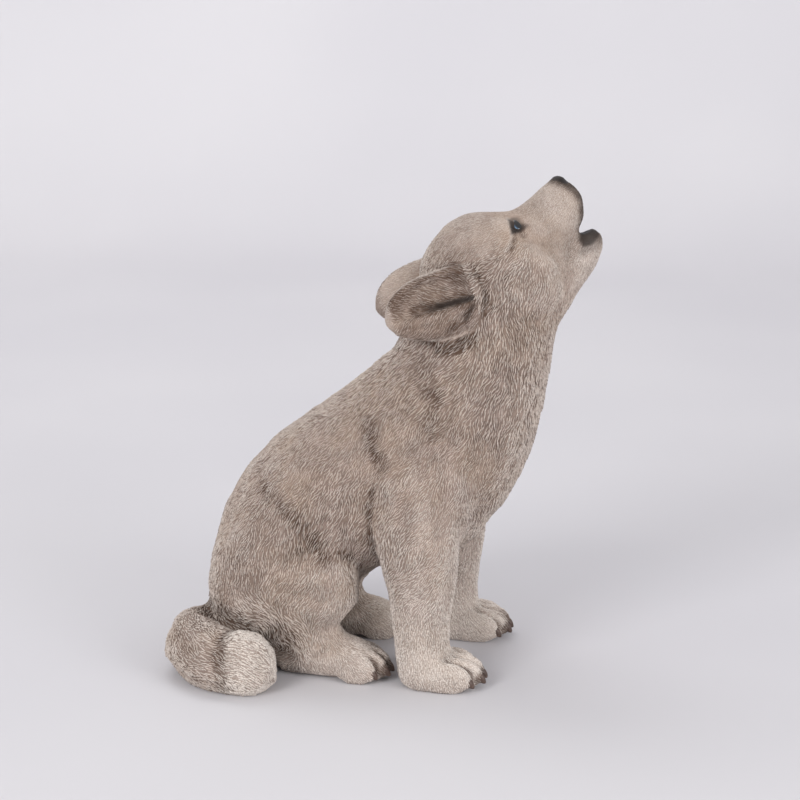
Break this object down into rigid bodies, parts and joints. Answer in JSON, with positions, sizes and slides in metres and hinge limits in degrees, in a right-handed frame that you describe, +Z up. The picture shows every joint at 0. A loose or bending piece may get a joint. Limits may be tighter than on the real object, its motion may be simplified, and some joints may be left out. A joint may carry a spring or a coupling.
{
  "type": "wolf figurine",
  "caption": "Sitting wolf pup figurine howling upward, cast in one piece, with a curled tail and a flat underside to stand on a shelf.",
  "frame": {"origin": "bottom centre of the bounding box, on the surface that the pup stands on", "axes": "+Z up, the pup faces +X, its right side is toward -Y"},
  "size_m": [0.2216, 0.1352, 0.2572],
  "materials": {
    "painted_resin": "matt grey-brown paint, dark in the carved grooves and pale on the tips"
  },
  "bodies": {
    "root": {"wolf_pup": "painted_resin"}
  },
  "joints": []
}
+ + + + +
## The exercise
Look over the listing above. Pick out and copy every line that includes "frame".

## Exercise answer
Break this object down into rigid bodies, parts and joints. Answer in JSON, with positions, sizes and slides in metres and hinge limits in degrees, in a right-handed frame that you describe, +Z up. The picture shows every joint at 0. A loose or bending piece may get a joint. Limits may be tighter than on the real object, its motion may be simplified, and some joints may be left out. A joint may carry a spring or a coupling.
  "frame": {"origin": "bottom centre of the bounding box, on the surface that the pup stands on", "axes": "+Z up, the pup faces +X, its right side is toward -Y"},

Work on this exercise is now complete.